Mayor Kirk said a previous development application at Wingello Park of a house dating back to the early 1800s had not been listed on heritage documents until the current owner wanted to knock something down and build something new.

“People began saying this place had a great deal of heritage significance,” he said.

Don Coleman, David Penalver and Bob Kirk.

Don Coleman (left), who studied architecture in Sydney with the late David Penalver (centre), and Goulburn Mulwaree Council Mayor Bob Kirk, at a launch in 2017 of Heralding Heritage in Goulburn. Photo: John Thistleton.

Consequently it was placed on a heritage listing, and all the relative controls came into play. Mayor Kirk said it was possible to correct oversights in heritage listings, including in Hurst Street.

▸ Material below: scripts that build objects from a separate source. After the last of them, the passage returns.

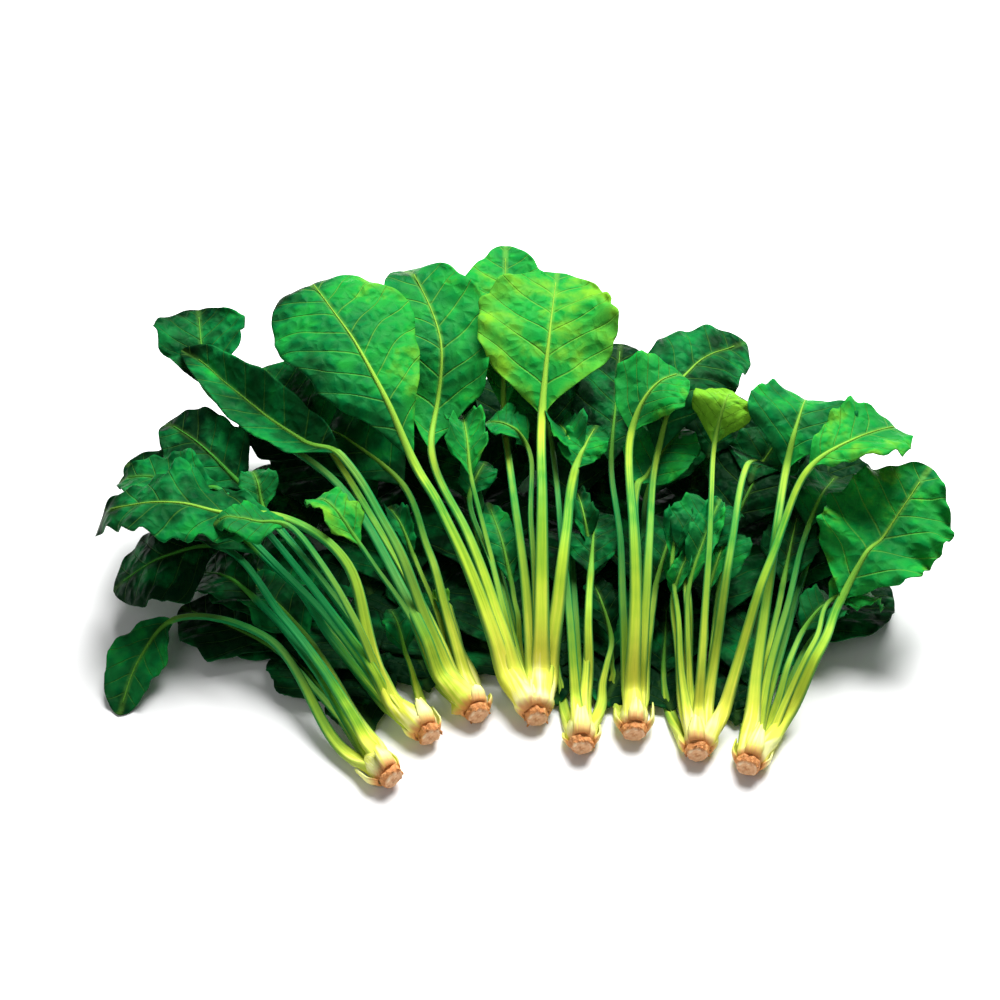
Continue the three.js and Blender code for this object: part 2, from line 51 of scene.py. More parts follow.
BUNCH_CENTRE = np.array([9.3, -6.55, 0.0])
CROWN_HEIGHT = 7.4
SHANK_LENGTH = 28
MAX_FAN_ANGLE = math.radians(22)
STALK_FAN = {"root": 6, "shank": 15}
STALK_HALF_WIDTH = (6.4, 2.8, 2)  # in the crown, in the middle and at the neck
STALK_HALF_DEPTH = (3.8, 2.2, 1.6)
NECK_AT = 3 / 5  # where the blade starts along the six-point centre line
SOLID_THICKNESS = 0.9  # of a solid's blade
SOLID_NECK_HALF_WIDTH = 1.1

# Middle of each trimmed root, and the compass heading of its plant in degrees from +X.
PLANTS = [
    ((-51, -146), 131),
    ((-34, -121), 115),
    ((-11, -108), 108),
    ((17, -110), 97),
    ((38, -127), 90),
    ((63, -119), 88),
    ((92, -131), 84),
    ((115, -139), 71),
]

# Flat strips across and down a solid's blade, and the stretches of its stalk, by the blade's width.
SOLID_GRIDS = [
    (24, {"across": 2, "down": 4, "steps": 4}),
    (44, {"across": 4, "down": 5, "steps": 5}),
    (math.inf, {"across": 6, "down": 5, "steps": 5}),
]


def leaf(plant, neck, tip, width, **more):
    """One leaf's row: tint runs from 0, dark, to 1, yellow-green, and pale is the same for its stalk.

    Its painted side light makes its right half lighter and its left half darker, as painted light and
    shade. Droop is how far the blade's end curls down, as a share of its length, and it also darkens that
    end as painted shade; rumple scales its creases and the lobes of its margin.
    """
    usual = dict(
        shoulder=0.45, arch=6, roll=0, cup=0.12, fold=0.05, ruffle=2, waves=2, stalk=0.75, tint=0.35,
        pale=0.7, via=None, mid=None, shank=SHANK_LENGTH, lean=0, droop=0.05, rumple=1,
    )
    grid = next(grid for up_to, grid in SOLID_GRIDS if width <= up_to)
    return {**usual, **grid, **more, "plant": plant, "neck": neck, "tip": tip, "width": width}


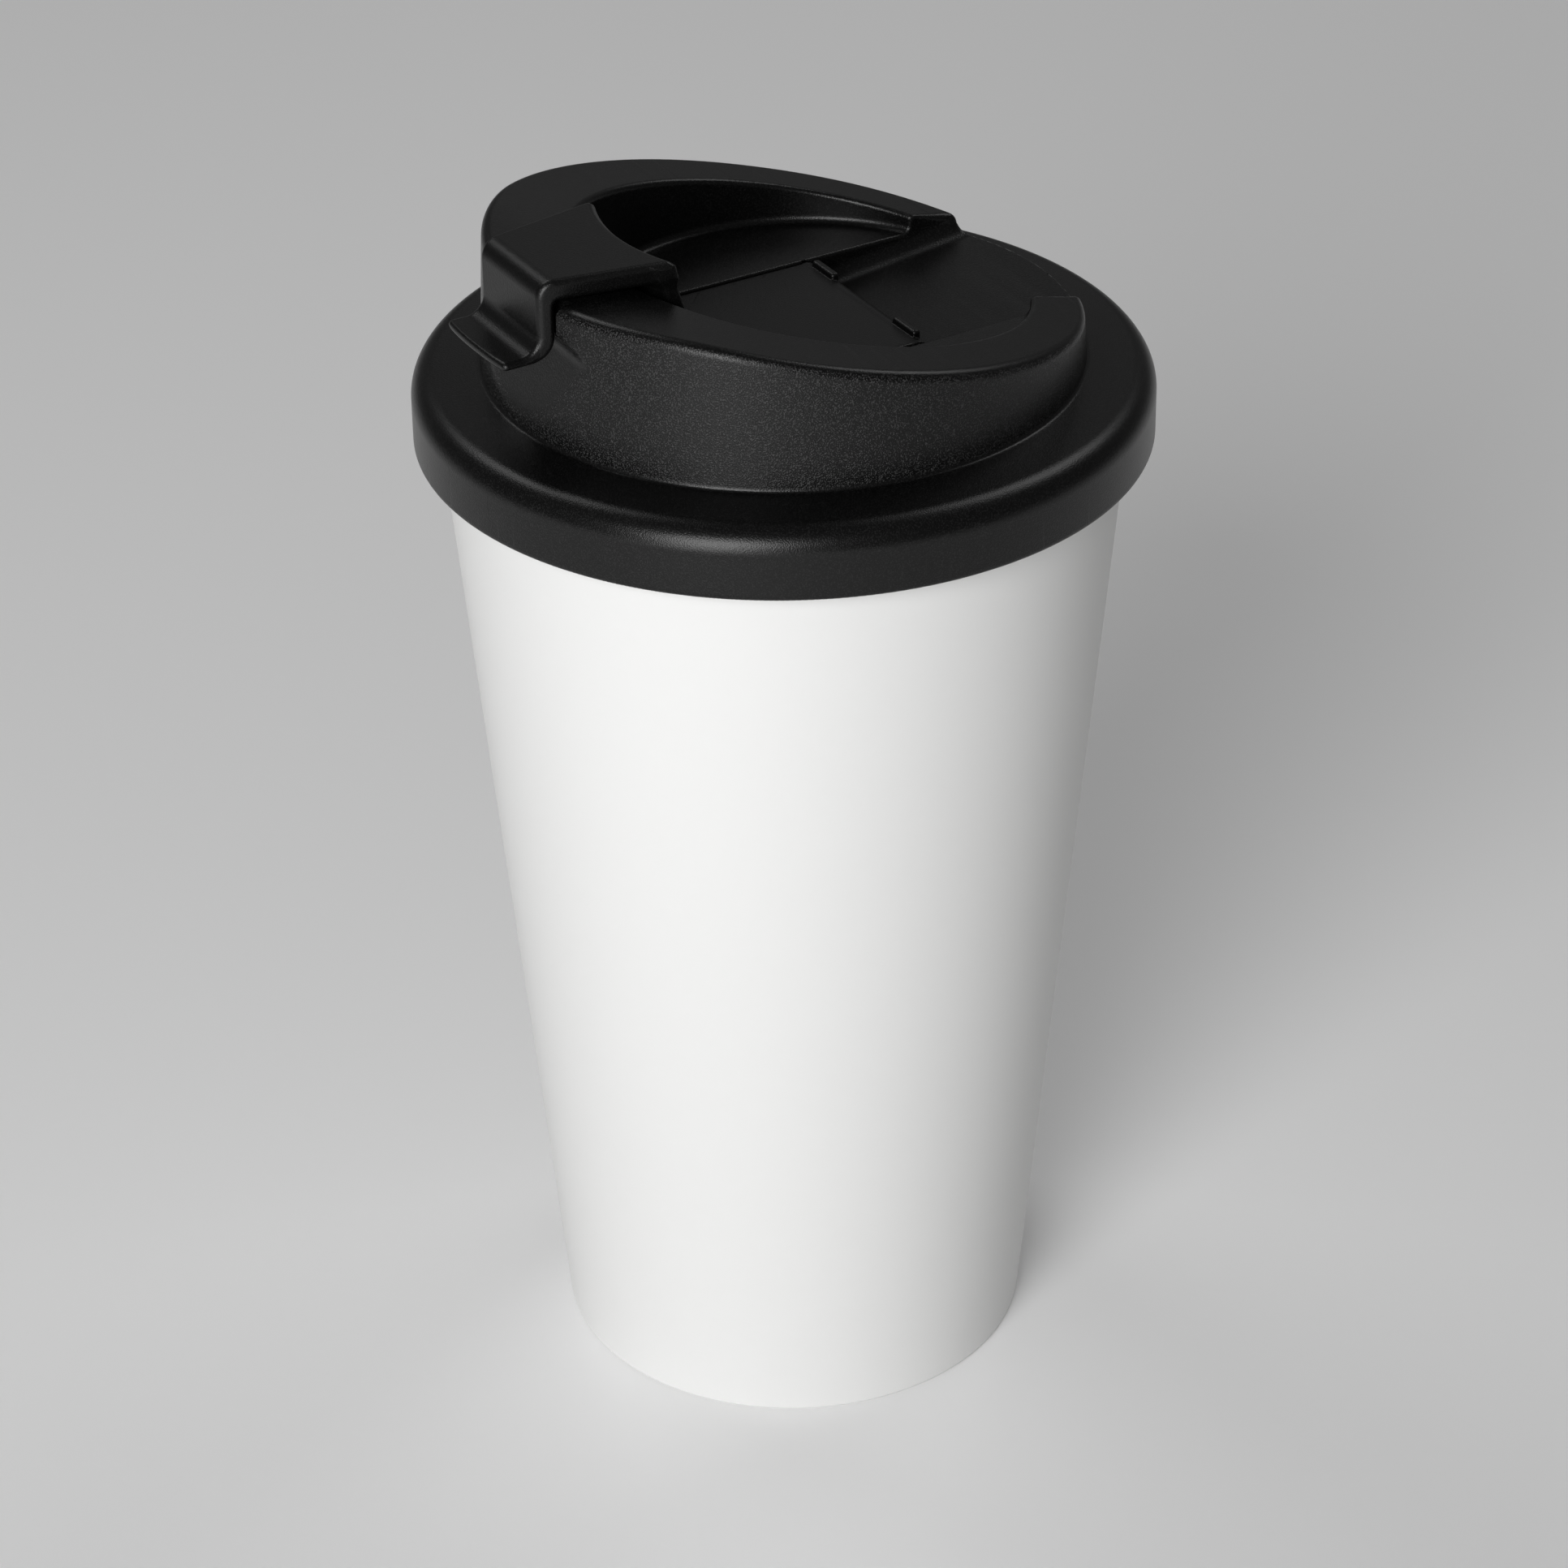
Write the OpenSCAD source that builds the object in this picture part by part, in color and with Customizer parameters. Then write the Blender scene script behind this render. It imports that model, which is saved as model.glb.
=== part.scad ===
// Reusable double-walled drinking cup in the form of a paper coffee cup.
// The lid twists on, and a flip clip closes its drinking hole.
// Millimetres, +Z up. The origin is the centre of the base, on the table.
// The clip and the drinking side face -Y, the open end of the rim faces +Y,
// and the clip's hinge lies along X.

/* [Cup] */
// Height of the mouth above the table
cup_h = 132; // [110:1:160]
// Outer radius at the base
base_r = 29.6; // [27:0.1:33]
// Lean of the wall from upright, in degrees
taper = 5.18; // [3.5:0.01:6]
// Wall of the outer shell
shell_wall = 1.9; // [1.4:0.1:2.4]
// Wall of the inner liner
liner_wall = 1.6; // [1.2:0.1:2]
// Air space between the shell and the liner
air_gap = 2.4; // [1.6:0.1:3]
// Thickness of the shell's base
base_t = 2; // [1.5:0.1:3]
// Depth of the hollow under the base
foot_h = 1.2; // [0.6:0.1:2]
// Width of the ring that the cup stands on
foot_w = 3; // [2:0.1:5]
// Rounding of the edge at the base
foot_round = 0.7; // [0.4:0.1:1]
// Rounding inside the shell's floor
shell_round = 3; // [1:0.5:4]
// Rounding inside the liner's floor
liner_round = 6; // [4:0.5:9]
// Height of the upright neck inside the lid
neck_h = 6.6; // [6:0.1:9]
// Thickness of the liner's flange over the neck
flange_t = 1.6; // [1.2:0.1:2.2]

/* [Lid] */
// Wall of the lid
lid_wall = 1.8; // [1.4:0.1:2]
// Space between the neck and the skirt, which the thread fills
thread_gap = 1.5; // [1.3:0.1:1.9]
// Height of the skirt below the sealing face
skirt_h = 7.1; // [6:0.1:8]
// Rounding between the skirt and the shoulder
skirt_round = 2.8; // [2:0.1:3.2]
// Rounding of the skirt's lower edge
hem_round = 0.5; // [0.3:0.1:0.8]
// Thickness of the shoulder at the foot of the rim
shoulder_t = 2.3; // [2:0.1:2.8]
// Fall of the shoulder towards the skirt, in degrees
shoulder_fall = 6.3; // [4:0.1:8]
// Thickness of the seal
gasket_t = 1.2; // [0.8:0.1:1.6]
// Width of the seal
gasket_w = 3.6; // [3:0.1:3.9]
// Depth of the ring inside the cup's mouth
plug_h = 3.6; // [2.5:0.1:5]

/* [Drinking rim] */
// Distance of the rim's foot in from the skirt
rim_inset = 8.4; // [8.2:0.1:8.6]
// Height of the rim above the shoulder, at the drinking side
rim_h = 17.6; // [16:0.1:19]
// Lean of the rim's outer wall, in degrees
rim_draft = 2.6; // [1:0.1:4]
// Fall of the rim's top towards the open end, in degrees
rim_slope = 12.4; // [11:0.1:13.5]
// Distance from the axis at which the top starts to fall
flat_end = 25.5; // [24:0.1:27]
// Radius of the blend between the level top and the slope
top_blend = 40; // [20:1:60]
// Rounding of the rim's outer edge
lip_round = 1.25; // [0.8:0.05:1.3]
// Rounding of the rim's inner edge
recess_round = 0.7; // [0.4:0.05:0.8]
// Fillet between the rim's foot and the shoulder
foot_fillet = 0.4; // [0.2:0.1:0.8]
// Depth of the finger scoop under the thumb tab
scoop_d = 2.8; // [1.5:0.1:3]
// Rounding of the finger scoop's top
scoop_round = 2.9; // [2:0.1:3.5]
// Drop from the rim's top to the deepest line of the scoop
scoop_drop = 5.9; // [5:0.1:7]
// Radius of the round recess inside the rim
recess_r = 26.9; // [26.5:0.1:27.2]
// Distance of the recess from the axis, towards the open end
recess_off = 2.7; // [2.3:0.1:3]
// Height of the recess's floor above the shoulder
deck_h = 4; // [3.6:0.1:4.6]
// Fillet round the recess's floor
deck_fillet = 1; // [0.5:0.1:1.5]

/* [Channel] */
// Gap at each side of the flap
side_gap = 0.45; // [0.3:0.05:0.6]
// Depth of the channel below the recess's floor
channel_h = 4.4; // [4.1:0.1:4.5]
// Fillet along the channel's floor, under the flap
well_fillet = 1; // [0.6:0.1:1.4]
// Rise of the ramp to the open end, in degrees
ramp_rise = 6.3; // [5.5:0.1:7]
// Step from the channel's floor up to the ramp
ramp_step = 0.2; // [0.1:0.05:0.4]
// Fillet along the ramp
channel_fillet = 2.2; // [1.5:0.1:2.3]
// Distance from the axis at which the ramp starts
ramp_start = 9; // [8:0.1:9.5]
// Length of the drinking hole
hole_l = 12; // [9:0.5:14]
// Width of the drinking hole
hole_w = 7; // [5:0.5:8]
// Distance of the drinking hole from the axis
hole_y = 13; // [11:0.1:14]

/* [Clip] */
// Width of the flap
flap_w = 25.9; // [24:0.1:27]
// Thickness of the flap
flap_t = 2; // [1.7:0.1:2.2]
// Distance of the hinge axis from the cup's axis
hinge_y = 10.9; // [10.5:0.1:11.5]
// Flap beyond the hinge axis
flap_end = 1.25; // [1:0.05:1.5]
// Radius of the hinge barrel
barrel_r = 1.3; // [1.2:0.05:1.4]
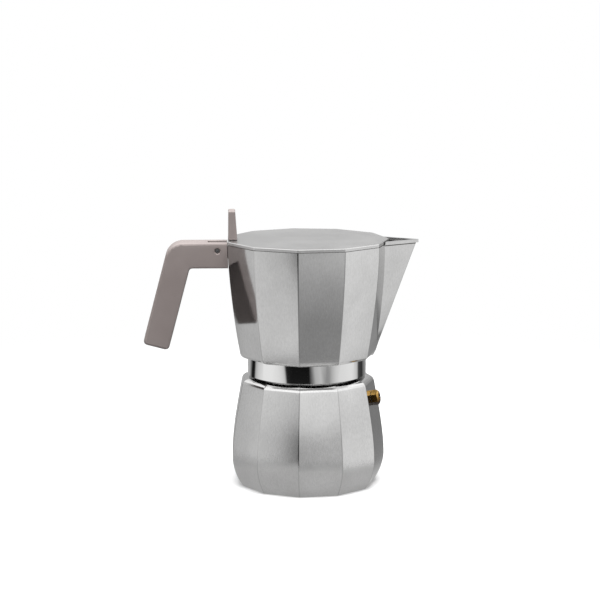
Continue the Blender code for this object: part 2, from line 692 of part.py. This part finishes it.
def build_column(metal):
    ceiling = seal_levels()[3]
    foot_top = chamber_floor() + COLUMN_FOOT_RISE
    inwards, upwards = COLUMN_FLARE
    top = COLUMN_HEIGHT
    column = turned("coffee_column", [(COLUMN_FOOT - 3, ceiling), (COLUMN_FOOT, ceiling),
                                      (COLUMN_FOOT, foot_top), (COLUMN_FOOT - inwards, foot_top + upwards),
                                      (COLUMN_TOP_RADIUS, top), (COLUMN_BORE, top),
                                      (COLUMN_BORE, foot_top + upwards + 2)], metal)
    cap_low = top + CLEAR
    cap_high = cap_low + CAP_HEIGHT
    plug = COLUMN_BORE - CLEAR
    wide = COLUMN_TOP_RADIUS
    cap = rod("column_cap", [(plug, top - CAP_PLUG), (plug, cap_low), (wide, cap_low), (wide, cap_high - 2),
                             (wide - 2, cap_high)], metal, HIDDEN)
    bore = plug - CAP_WALL
    apply_tool(cap, rod("cap_bore", [(bore, top - CAP_PLUG - 1), (bore, cap_high - CAP_WALL)], metal, FINE))
    width, below, above = CAP_OUTLET
    half, low, high = width / 2, cap_low + below, cap_high - above
    slot = [(-half, low), (half, low), (half, high), (-half, high)]
    reach = wide + PAST
    apply_tool(cap, plate("outlets", slot, -reach, reach, metal))
    return [column, cap]


def build_lid(metal):
    low = RIM_HEIGHT + CLEAR
    lid = loft("lid", [facet_ring(LID_RADIUS, low), facet_ring(LID_RADIUS, low + LID_THICK - 0.4),
                       facet_ring(LID_RADIUS - 0.4, low + LID_THICK)], metal)
    rib_outer = RIM_RADIUS - COLLECTOR_WALL / math.cos(math.pi / SIDES) - LID_RIB_PLAY
    rib_inner, rib_low = rib_outer - LID_RIB_WALL, low - LID_RIB_DEPTH
    section = ((rib_outer, low + 1), (rib_outer, rib_low), (rib_inner, rib_low), (rib_inner, low + 1))
    apply_tool(lid, loft("lid_rib", [facet_ring(r, z) for r, z in section], metal, closed=True), "UNION")
    x, z = pin_spot()
    outline = eye_outline(ARM_EYE, x + ARM_RUN, z + ARM_RISE, low + 0.6)
    apply_tool(lid, plate("lid_arm", outline, -ARM_WIDTH / 2, ARM_WIDTH / 2, metal), "UNION")
    bore = PIN_RADIUS + PIN_PLAY
    apply_tool(lid, rod("arm_bore", [(bore, -ARM_WIDTH), (bore, ARM_WIDTH)], metal, FINE, across(x, z)))
    narrow = TAB_SCREW_RADIUS + CLEAR
    wide = narrow + TAB_SCREW_HEAD + CLEAR
    steps = [(wide, low - 1), (wide, low), (narrow, low + wide - narrow - 0.1),
             (narrow, low + LID_THICK + PAST)]
    for side, name in ((-1, "screw_hole_right"), (1, "screw_hole_left")):
        apply_tool(lid, rod(name, steps, metal, FINE, Matrix.Translation((*screw_spot(side), 0))))
    return lid


def screw_spot(side):
    return -flat_of(LID_RADIUS) + TAB_FOOT / 2 + 0.1, side * TAB_SCREW_SPREAD


def build_tab(plastic, steel):
    top = RIM_HEIGHT + CLEAR + LID_THICK
    foot = top + CLEAR
    back = -flat_of(LID_RADIUS) + 0.1
    outline = [(back, foot), (back + TAB_FOOT, foot), (back + 0.2 + TAB_TIP, top + TAB_HEIGHT),
               (back + 0.2, top + TAB_HEIGHT)]
    tab = plate("lid_tab", outline, -TAB_WIDTH / 2, TAB_WIDTH / 2, plastic)
    soften(tab, TAB_EDGE)
    screws = []
    for side, name in ((-1, "tab_screw_right"), (1, "tab_screw_left")):
        place = Matrix.Translation((*screw_spot(side), 0))
        low = RIM_HEIGHT + 2 * CLEAR
        end = low + TAB_SCREW_LENGTH
        bore = TAB_SCREW_RADIUS + CLEAR
        pilot = rod(name + "_pilot", [(bore, foot - 2), (bore, end + 1)], plastic, FINE, place)
        apply_tool(tab, pilot)
        screw = rod(name, [(TAB_SCREW_RADIUS + TAB_SCREW_HEAD, low), (TAB_SCREW_RADIUS, low + TAB_SCREW_HEAD),
                           (TAB_SCREW_RADIUS, end - 0.8), (TAB_SCREW_RADIUS - 0.7, end)], steel, FINE, place)
        x, y = screw_spot(side)
        half = TAB_SCREW_SLOT / 2
        slot = [(x - half, low - 1), (x + half, low - 1), (x + half, low + half), (x - half, low + half)]
        apply_tool(screw, plate(name + "_slot", slot, y - PAST, y + PAST, steel))
        screws.append(screw)
    return tab, screws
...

On the wider question of Goulburn’s heritage, David Penalver’s aims were always broad and not confined to narrow, unrealistic ideals centred on preserving everything. He cared about housing meeting a community’s diverse needs, and new buildings complementing, not clashing, with old ones.

Developers are running calculators over redevelopment opportunities in the older sections of Goulburn. Intact streetscapes are becoming endangered. And that’s what troubled David in his last few days of an active life.

After two decades of responding to new development applications, attending consultation sessions and writing and reviewing well-researched submissions, he said the lack of guidelines kept recurring.

Drawing a line around places for protection would be challenging under the current mindset. He gave an example of a family selling their property on the outskirts of town. They would reap a bigger reward carving up their land into five development blocks.

“It is a lovely streetscape which should be kept for the contribution to streetscape values,” said David. “But others say, ‘Ah, it will be worth much more if divided into five blocks,’”

The groundswell of community agitation to oppose Hurst Street’s latest redevelopment had raised his hopes of a city safeguarding its unique character.